I wonder if this project is already occupied or still available? Are there any ‘good first issue’ that I can start working on or code of interest worth reading? I am aware the project description directs me to reach out to mentor Johannes Doerfert on IRC, but somehow trying to connect to the LLVM IRC channel using different clients always complains that the server refused the connection…(Sorry, but I’m not familiar with IRC, this is the first time trying…) Are there any other way to get in touch with the mentor?
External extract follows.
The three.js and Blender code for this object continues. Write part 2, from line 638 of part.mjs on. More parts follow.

I feel really excited and hope to hear from you soon.

Sincerely,

Chibin Zhang

2021.3.1

+Johannes Doerfert

Hi Chibin,

Johannes will give you more information, but you can always start by familiarizing yourself with the Attributor.

Stefan

Hi Chibin,

apologies for the late reply.

There have been multiple people that expressed interest in this project,
though it is open ended and we might want to tackle it from different angles.

Truth be told, anything towards testing LLVM would be OK with me. To name a
few areas: mutation testing inputs (C/C++/LLVM-IR/...), reordering or skipping
passes, creating an IR database for testing but maybe also other purposes.
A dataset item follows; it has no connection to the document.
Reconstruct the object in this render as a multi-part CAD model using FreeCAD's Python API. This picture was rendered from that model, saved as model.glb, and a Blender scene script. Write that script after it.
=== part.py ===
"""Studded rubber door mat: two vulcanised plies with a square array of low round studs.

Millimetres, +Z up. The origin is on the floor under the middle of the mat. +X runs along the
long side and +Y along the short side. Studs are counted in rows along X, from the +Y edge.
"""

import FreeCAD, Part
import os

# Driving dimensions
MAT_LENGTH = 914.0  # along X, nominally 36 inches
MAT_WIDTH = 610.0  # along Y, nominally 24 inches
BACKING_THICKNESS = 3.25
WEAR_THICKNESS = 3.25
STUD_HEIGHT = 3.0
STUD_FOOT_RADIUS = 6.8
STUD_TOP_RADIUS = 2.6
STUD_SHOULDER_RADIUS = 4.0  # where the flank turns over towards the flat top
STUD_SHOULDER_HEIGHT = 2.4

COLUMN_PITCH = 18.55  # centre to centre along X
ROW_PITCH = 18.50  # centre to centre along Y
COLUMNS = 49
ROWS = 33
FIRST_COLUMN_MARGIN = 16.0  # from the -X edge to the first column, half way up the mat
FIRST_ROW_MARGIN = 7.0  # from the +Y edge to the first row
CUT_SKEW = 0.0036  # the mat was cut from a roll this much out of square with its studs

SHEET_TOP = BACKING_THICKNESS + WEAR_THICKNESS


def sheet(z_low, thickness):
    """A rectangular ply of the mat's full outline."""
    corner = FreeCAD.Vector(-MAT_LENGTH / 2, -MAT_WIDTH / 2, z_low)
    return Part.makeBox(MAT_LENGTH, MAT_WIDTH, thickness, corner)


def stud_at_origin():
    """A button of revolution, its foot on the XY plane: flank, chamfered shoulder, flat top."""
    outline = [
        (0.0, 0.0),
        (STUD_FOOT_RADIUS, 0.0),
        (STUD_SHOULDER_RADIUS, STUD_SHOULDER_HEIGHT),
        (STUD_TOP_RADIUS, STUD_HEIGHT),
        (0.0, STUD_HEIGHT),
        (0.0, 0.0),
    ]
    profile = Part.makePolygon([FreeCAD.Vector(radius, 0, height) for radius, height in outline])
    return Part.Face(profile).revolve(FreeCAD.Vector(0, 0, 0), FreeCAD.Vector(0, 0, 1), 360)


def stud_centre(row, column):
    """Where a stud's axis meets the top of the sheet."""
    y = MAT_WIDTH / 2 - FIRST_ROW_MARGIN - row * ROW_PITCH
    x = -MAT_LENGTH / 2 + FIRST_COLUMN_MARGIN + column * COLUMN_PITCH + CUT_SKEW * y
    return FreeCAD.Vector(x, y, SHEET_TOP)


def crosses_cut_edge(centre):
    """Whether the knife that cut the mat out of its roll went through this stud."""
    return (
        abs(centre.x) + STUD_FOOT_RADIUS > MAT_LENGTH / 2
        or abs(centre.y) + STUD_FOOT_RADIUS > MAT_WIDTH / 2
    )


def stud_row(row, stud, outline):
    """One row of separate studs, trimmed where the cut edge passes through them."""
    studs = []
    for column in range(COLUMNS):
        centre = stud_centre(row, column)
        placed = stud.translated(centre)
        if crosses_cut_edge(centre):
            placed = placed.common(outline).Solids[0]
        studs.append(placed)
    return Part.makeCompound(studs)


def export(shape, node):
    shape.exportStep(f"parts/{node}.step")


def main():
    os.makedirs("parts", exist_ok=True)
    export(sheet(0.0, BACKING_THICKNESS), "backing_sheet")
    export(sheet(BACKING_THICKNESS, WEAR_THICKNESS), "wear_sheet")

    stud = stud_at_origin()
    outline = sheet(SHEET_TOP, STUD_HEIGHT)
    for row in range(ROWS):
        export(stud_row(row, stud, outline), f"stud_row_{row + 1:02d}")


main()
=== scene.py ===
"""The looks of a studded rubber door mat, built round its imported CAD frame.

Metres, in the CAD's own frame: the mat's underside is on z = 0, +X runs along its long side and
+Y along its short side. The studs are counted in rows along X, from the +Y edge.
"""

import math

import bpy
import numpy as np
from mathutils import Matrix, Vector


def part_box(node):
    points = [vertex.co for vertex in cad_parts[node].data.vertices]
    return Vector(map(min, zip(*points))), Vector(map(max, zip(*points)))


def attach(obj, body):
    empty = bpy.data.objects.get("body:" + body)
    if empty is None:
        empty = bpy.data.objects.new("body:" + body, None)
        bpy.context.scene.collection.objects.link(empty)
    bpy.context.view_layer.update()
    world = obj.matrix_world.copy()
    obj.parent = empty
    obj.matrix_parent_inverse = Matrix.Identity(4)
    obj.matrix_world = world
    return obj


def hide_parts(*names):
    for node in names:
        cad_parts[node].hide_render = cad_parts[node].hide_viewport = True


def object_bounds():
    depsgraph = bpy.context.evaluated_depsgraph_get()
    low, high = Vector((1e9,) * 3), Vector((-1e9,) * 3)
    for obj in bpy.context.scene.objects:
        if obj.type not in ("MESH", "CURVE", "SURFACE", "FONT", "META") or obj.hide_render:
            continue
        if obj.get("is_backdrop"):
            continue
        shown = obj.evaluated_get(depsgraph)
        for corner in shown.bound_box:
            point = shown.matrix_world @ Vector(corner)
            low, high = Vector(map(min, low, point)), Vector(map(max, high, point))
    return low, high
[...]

I'd also be interested in fuzzing the OpenMP frontend and runtime (both on the
host and GPU) if that is something you might want to do. I think here is a
plethora of crashes and hangs to be found, not to mention the correctness issues
if we manage to do test generation for which we can verify the result.
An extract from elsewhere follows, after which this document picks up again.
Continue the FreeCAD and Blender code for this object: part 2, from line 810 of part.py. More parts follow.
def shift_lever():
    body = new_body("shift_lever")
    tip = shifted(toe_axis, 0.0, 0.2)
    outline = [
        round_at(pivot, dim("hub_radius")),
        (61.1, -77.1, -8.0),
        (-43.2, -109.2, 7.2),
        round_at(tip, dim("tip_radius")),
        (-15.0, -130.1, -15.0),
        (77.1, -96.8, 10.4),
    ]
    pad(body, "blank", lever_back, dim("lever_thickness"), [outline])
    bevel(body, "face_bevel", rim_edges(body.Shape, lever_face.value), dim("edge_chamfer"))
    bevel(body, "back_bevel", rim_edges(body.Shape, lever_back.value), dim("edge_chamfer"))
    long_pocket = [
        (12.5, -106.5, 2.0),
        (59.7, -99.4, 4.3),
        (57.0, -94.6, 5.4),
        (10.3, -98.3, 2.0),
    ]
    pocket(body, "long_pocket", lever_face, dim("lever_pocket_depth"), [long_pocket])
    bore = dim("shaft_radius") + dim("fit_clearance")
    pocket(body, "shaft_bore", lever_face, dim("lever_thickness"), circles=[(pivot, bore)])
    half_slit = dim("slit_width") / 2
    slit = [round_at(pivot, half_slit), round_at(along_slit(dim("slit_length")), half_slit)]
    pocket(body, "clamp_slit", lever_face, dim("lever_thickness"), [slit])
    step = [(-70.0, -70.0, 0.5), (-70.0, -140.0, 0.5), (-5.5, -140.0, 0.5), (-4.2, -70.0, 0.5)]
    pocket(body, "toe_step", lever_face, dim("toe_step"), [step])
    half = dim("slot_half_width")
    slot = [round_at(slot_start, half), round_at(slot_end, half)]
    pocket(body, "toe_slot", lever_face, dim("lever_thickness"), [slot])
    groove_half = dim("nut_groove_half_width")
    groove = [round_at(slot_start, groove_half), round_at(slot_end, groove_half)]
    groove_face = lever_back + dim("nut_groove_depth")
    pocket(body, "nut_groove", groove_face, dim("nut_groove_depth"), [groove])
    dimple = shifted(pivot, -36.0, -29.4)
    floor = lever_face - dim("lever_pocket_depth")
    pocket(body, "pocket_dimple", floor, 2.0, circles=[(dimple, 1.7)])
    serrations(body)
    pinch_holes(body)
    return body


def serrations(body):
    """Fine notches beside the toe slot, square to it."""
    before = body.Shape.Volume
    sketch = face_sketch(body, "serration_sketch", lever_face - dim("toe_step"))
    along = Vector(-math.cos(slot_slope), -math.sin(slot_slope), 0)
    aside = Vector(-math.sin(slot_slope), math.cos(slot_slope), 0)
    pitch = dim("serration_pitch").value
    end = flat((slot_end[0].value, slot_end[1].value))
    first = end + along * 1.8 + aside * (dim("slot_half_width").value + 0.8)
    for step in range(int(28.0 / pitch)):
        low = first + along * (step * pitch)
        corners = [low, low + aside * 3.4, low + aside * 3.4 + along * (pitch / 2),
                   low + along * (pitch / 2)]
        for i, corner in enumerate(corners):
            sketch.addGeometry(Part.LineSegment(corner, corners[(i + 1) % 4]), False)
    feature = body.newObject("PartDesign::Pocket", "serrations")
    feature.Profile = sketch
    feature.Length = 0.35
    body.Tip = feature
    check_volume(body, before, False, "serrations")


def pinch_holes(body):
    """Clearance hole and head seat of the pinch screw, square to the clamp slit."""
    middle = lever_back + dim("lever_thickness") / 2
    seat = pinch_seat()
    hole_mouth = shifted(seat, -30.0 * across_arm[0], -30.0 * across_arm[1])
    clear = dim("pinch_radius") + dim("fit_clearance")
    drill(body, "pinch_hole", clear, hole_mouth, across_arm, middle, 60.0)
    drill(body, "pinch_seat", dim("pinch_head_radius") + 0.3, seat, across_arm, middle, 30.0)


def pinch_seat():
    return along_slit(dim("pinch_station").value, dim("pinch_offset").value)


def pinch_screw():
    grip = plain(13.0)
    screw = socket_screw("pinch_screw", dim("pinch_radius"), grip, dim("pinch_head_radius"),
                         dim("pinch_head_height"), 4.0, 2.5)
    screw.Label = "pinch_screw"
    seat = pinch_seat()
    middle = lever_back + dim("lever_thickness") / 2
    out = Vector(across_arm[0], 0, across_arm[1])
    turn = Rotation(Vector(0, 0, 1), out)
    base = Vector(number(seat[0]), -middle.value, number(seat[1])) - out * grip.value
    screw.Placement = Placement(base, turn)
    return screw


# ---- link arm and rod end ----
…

Given that you have experience building and extending LLVM already, I think a
good next would be to narrow it down so you can start looking at the infrastructure
we want to test, e.g., the pass manager builder if we want to swap passes to find
hidden dependences between them. The existing fuzzer capabilities and the C++
mutation testing developed outside of LLVM (https://github.com/mull-project/mull)
are also good places to take a look.

Let me know what of the above areas, or areas of your choosing, might be most
interesting to you. We can also schedule a 30min chat, just send me an email with
times that would work for you.

~ Johannes

Hi folks, an angle related to IR fuzzing that I would be happy to help out with is using Alive2 as a test oracle.

Using Alive2 incurs a set of problems (not all IR features supported, can be very slow) but has corresponding advantages (considers all inputs at once, handles UB gracefully).

John

https://llvm.org/docs/FuzzingLLVM.html looks like good background (if you haven’t already seen it).

If anyone’s interested in combing LLVM’s libFuzzer & Alive2, I’ve put up ⚙ D96654 [NOT-TO-BE-MERGED] Add alive2-based fuzzer which uses Alive2 to verify candidates generated by fuzzing. It works out quite well, but I think there’s lots of potential to improve the ‘interestingness’ of the IR generated by libFuzzer.

Cheers,
Florian

Having Alive2 as oracle would certainly be great.

Some rough ideas that can be worked on in parallel if we have multiple GSoC students:
- mutation rules we know are sound, e.g., remove guarantees, add 1 iteration loops, etc.
- input generation, equivalence checking (alive, partial evaluation, ...)
- fragment extraction from larger codes + input tracking -> reproducer splitting, faster equivalence checking, ...

We certainly can come up with more things.

Would either or both of your (or anyone else) be interested in co-mentoring students?
We have multiple interested ones already, even though my project description is lacking any detail.

~ Johannes

I would be happy to co-mentor a student doing this sort of work.

John

I’d be happy to help out.

Cheers,
Florian